-- Task directions --
Give the material again in full, matching it exactly.

-- Data lines --
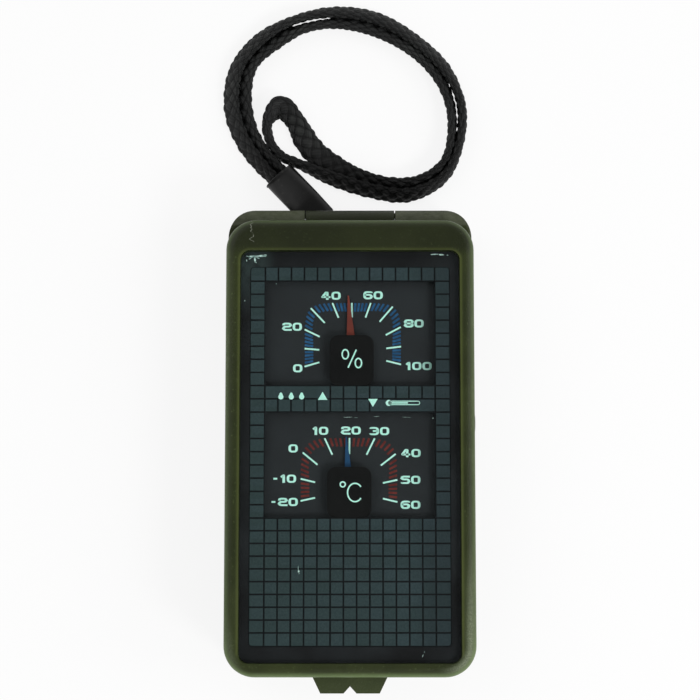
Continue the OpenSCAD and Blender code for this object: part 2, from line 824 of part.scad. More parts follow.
module dial_pillars(c) {
    for (x = [-well_w / 2 + 4, well_w / 2 - 4], y = [c - opening_l / 2 + 1.5, c + opening_l / 2 - 1.5])
        post(x, y, pillar_r, back_top - fit, dial_z - back_top + fit);
}

module staff_bearing(at) {
    difference() {
        union() {
            post(at[0], at[1], 1.3, back_top - fit, bearing_h + fit);
            // Anchor that the coil's outer end is fixed to
            translate([at[0] + coil_out + coil_w / 2 - anchor_w / 2, at[1], back_top - fit])
                cube([anchor_w, anchor_l, coil_h + 0.6]);
        }
        post(at[0], at[1], staff_r + run, back_top + 0.2, bearing_h);
    }
}

module lid_back() {
    color(black) {
        difference() {
            plate(back_w - 2 * fit, back_y0 + fit, back_y1 - fit, back_r, lid_z, back_t);
            plate(mirror_w + 2 * fit, mirror_y - mirror_l / 2 - fit, mirror_y + mirror_l / 2 + fit, 3,
                  lid_z - past, mirror_t + 0.2 + past);
            for (x = [-lid_screw_x, lid_screw_x], y = lid_screw_y) {
                post(x, y, lid_screw_head_r + 0.1, lid_z - past, 1 + past);
                post(x, y, lid_screw_r + 0.1, lid_z, back_t + past);
            }
        }
        dial_pillars(hygro_c);
        dial_pillars(thermo_c);
        staff_bearing(hygro_at);
        staff_bearing(thermo_at);
    }
}

module lid_screws() {
    color(steel) for (x = [-lid_screw_x, lid_screw_x], y = lid_screw_y) difference() {
        union() {
            post(x, y, lid_screw_head_r, lid_z + 0.1, 0.9);
            post(x, y, lid_screw_r, lid_z + 1 - fit, back_t - 1 + lid_screw_l - 0.2 + fit);
        }
        translate([x, y, lid_z + 0.1]) cross_recess(lid_screw_head_r);
    }
}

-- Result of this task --
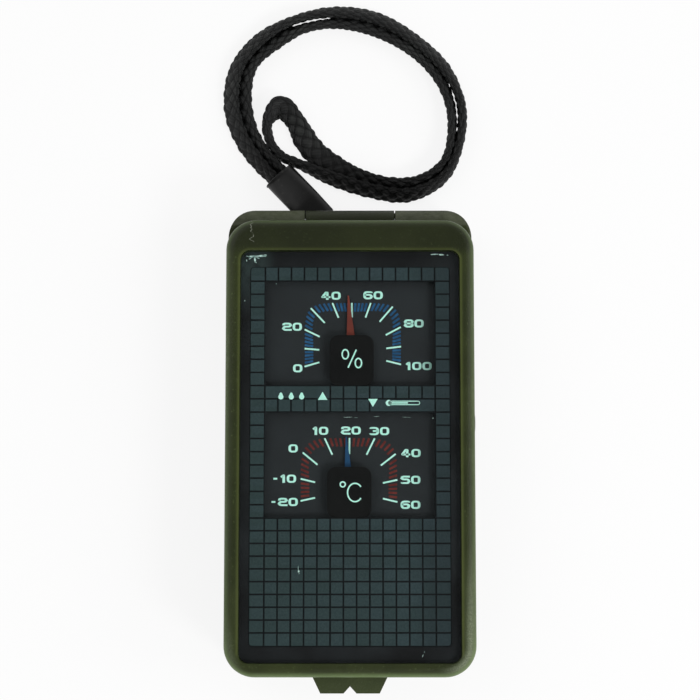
Continue the OpenSCAD and Blender code for this object: part 2, from line 824 of part.scad. More parts follow.
module dial_pillars(c) {
    for (x = [-well_w / 2 + 4, well_w / 2 - 4], y = [c - opening_l / 2 + 1.5, c + opening_l / 2 - 1.5])
        post(x, y, pillar_r, back_top - fit, dial_z - back_top + fit);
}

module staff_bearing(at) {
    difference() {
        union() {
            post(at[0], at[1], 1.3, back_top - fit, bearing_h + fit);
            // Anchor that the coil's outer end is fixed to
            translate([at[0] + coil_out + coil_w / 2 - anchor_w / 2, at[1], back_top - fit])
                cube([anchor_w, anchor_l, coil_h + 0.6]);
        }
        post(at[0], at[1], staff_r + run, back_top + 0.2, bearing_h);
    }
}

module lid_back() {
    color(black) {
        difference() {
            plate(back_w - 2 * fit, back_y0 + fit, back_y1 - fit, back_r, lid_z, back_t);
            plate(mirror_w + 2 * fit, mirror_y - mirror_l / 2 - fit, mirror_y + mirror_l / 2 + fit, 3,
                  lid_z - past, mirror_t + 0.2 + past);
            for (x = [-lid_screw_x, lid_screw_x], y = lid_screw_y) {
                post(x, y, lid_screw_head_r + 0.1, lid_z - past, 1 + past);
                post(x, y, lid_screw_r + 0.1, lid_z, back_t + past);
            }
        }
        dial_pillars(hygro_c);
        dial_pillars(thermo_c);
        staff_bearing(hygro_at);
        staff_bearing(thermo_at);
    }
}

module lid_screws() {
    color(steel) for (x = [-lid_screw_x, lid_screw_x], y = lid_screw_y) difference() {
        union() {
            post(x, y, lid_screw_head_r, lid_z + 0.1, 0.9);
            post(x, y, lid_screw_r, lid_z + 1 - fit, back_t - 1 + lid_screw_l - 0.2 + fit);
        }
        translate([x, y, lid_z + 0.1]) cross_recess(lid_screw_head_r);
    }
}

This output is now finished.